AFIs cannot opt out of their FATCA obligations. However, the IGA exempts certain "non-reporting Australian financial institutions" from having to comply with the due diligence and information-reporting requirements, including Government entities or agencies, superannuation entities and public sector superannuation schemes, certain entities that have an almost exclusively local client base and do not solicit customers outside Australia, and certain investment advisors and investment managers.
Australia has also enacted legislation to give effect to the Common Reporting Standard (CRS), which came into effect from 1 July 2017. Similarly to FATCA, the CRS regime requires financial institutions to conduct certain due diligence procedures and report specified information to the ATO on an annual basis in relation to any accounts held with them by a foreign resident or by an entity controlled by a foreign resident.

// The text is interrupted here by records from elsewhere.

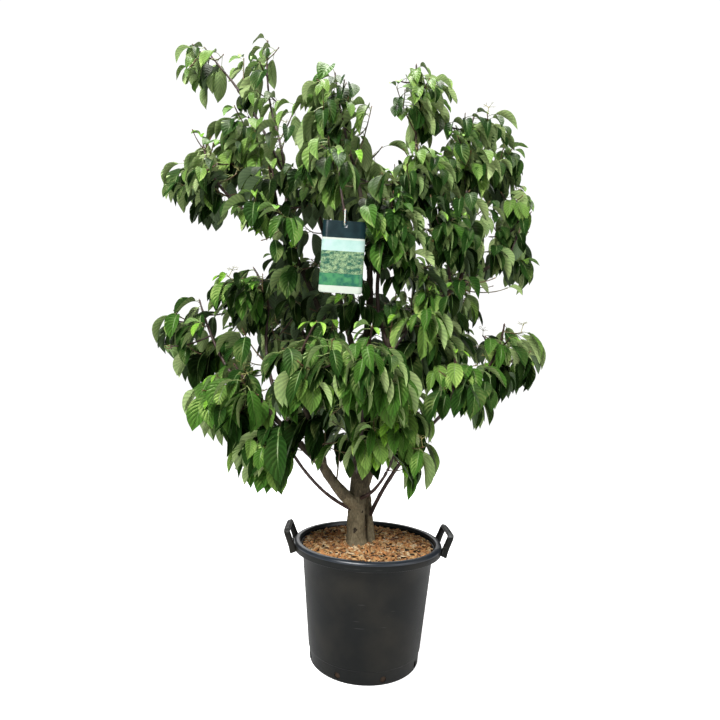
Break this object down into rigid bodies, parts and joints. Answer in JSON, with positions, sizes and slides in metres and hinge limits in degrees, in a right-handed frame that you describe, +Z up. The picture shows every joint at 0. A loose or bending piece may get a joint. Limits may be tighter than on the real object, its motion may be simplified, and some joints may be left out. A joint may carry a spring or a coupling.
{
  "type": "pagoda giant dogwood",
  "caption": "Young many-stemmed pagoda giant dogwood with tiered drooping foliage, in a round black nursery pot with loop handles and bark mulch, with a bare hanging label.",
  "frame": {"origin": "centre of the pot's flat underside", "axes": "+Z up, the plant's front faces -Y, and +X is to the right as the front is seen"},
  "size_m": [1.3119, 0.9613, 2.1188],
  "materials": {
    "pot": "satin moulded black plastic",
    "mulch": "coarse bark chips",
    "bark": "grey-brown bark, lightly cracked",
    "young_bark": "smooth red-brown young bark",
    "leaf": "half-gloss dark green blades with paler undersides",
    "label": "glossy printed card",
    "strap": "translucent white band"
  },
  "bodies": {
    "root": {"pot": "pot", "mulch": "mulch", "handle_left": "pot", "handle_right": "pot", "trunk": "bark", "stem_second": "bark", "leader_centre": "bark", "leader_top": "bark", "limb_inner_left": "bark", "bough_left": "bark", "bough_left_outer": "bark", "bough_left_front": "bark", "bough_left_inner": "young_bark", "bough_left_far": "young_bark", "shoot_left_low": "young_bark", "limb_right": "bark", "leader_right": "bark", "limb_right_spire": "young_bark", "shoot_spire_right": "young_bark", "bough_right_low": "young_bark", "shoot_front_low": "young_bark", "bough_front": "young_bark", "bough_upper_left": "young_bark", "shoot_spire_left": "young_bark", "shoot_arching": "young_bark", "bough_right_upper": "young_bark", "shoot_label": "young_bark", "bough_back_left": "bark", "bough_back_right": "bark", "bough_back_low": "bark", "foliage_sprig_left": "leaf", "foliage_spire_left": "leaf", "foliage_top": "leaf", "foliage_spire_right": "leaf", "foliage_upper_right": "leaf", "foliage_spire_foot": "leaf", "foliage_far_right": "leaf", "foliage_far_upper_left": "leaf", "foliage_upper_left": "leaf", "foliage_left_of_label": "leaf", "foliage_label_shoot": "leaf", "foliage_right_of_label": "leaf", "foliage_right": "leaf", "foliage_right_low": "leaf", "foliage_right_inner": "leaf", "foliage_left": "leaf", "foliage_far_left": "leaf", "foliage_low_left": "leaf", "foliage_low_left_foot": "leaf", "foliage_front_left": "leaf", "foliage_front": "leaf", "foliage_front_low": "leaf", "foliage_far_right_low": "leaf", "foliage_right_foot": "leaf", "foliage_back_top": "leaf", "foliage_back_left": "leaf", "foliage_back_right": "leaf", "foliage_back_low": "leaf", "label": "label", "label_strap": "strap"}
  },
  "joints": []
}
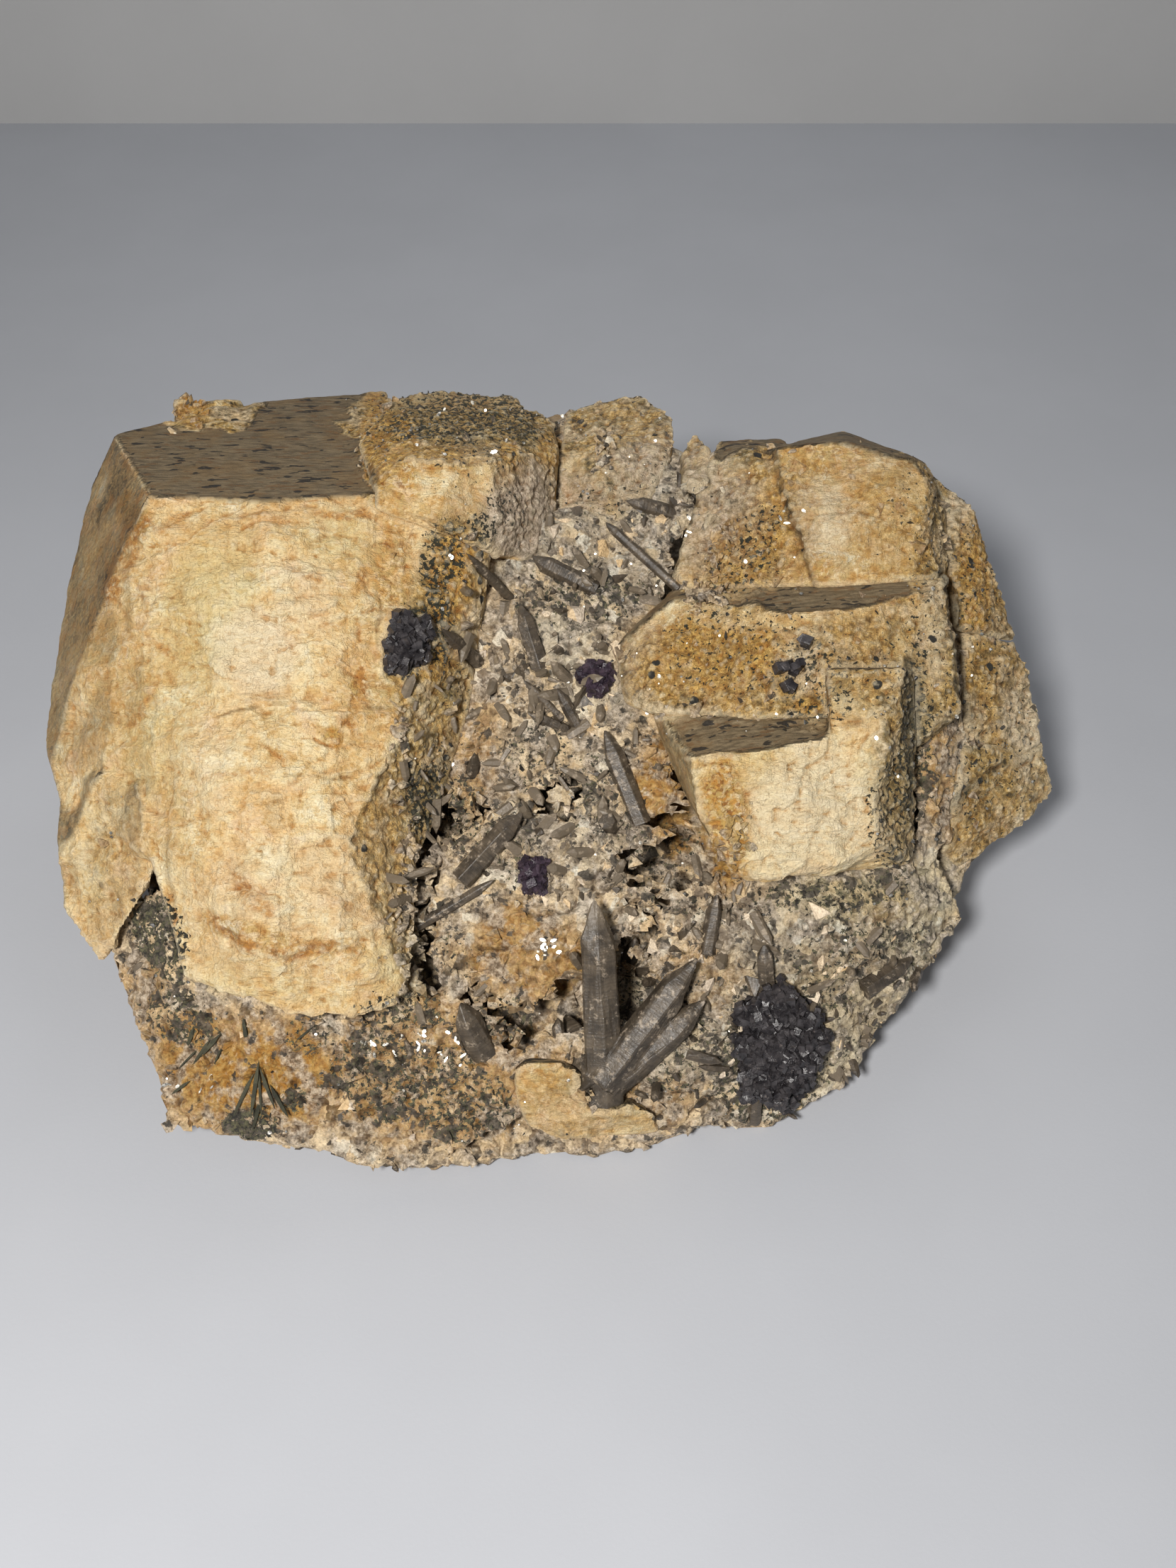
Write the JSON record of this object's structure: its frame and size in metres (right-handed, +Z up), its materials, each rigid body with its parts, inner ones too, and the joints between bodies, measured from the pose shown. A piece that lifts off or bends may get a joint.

The financial institutions that are required to perform due diligence and report under the CRS in Australia are broadly similar to those under FATCA, although there are some differences in the definitions of the categories of financial institution, and there are fewer exemptions under the CRS regime. The due diligence requirements under the CRS are also similar to those under FATCA, although the CRS requires due diligence to be performed on a wider set of accounts than under FATCA, as certain de minimis account balance thresholds under FATCA for due diligence purposes do not apply under the CRS.
Penalties apply for non-compliance with the regime.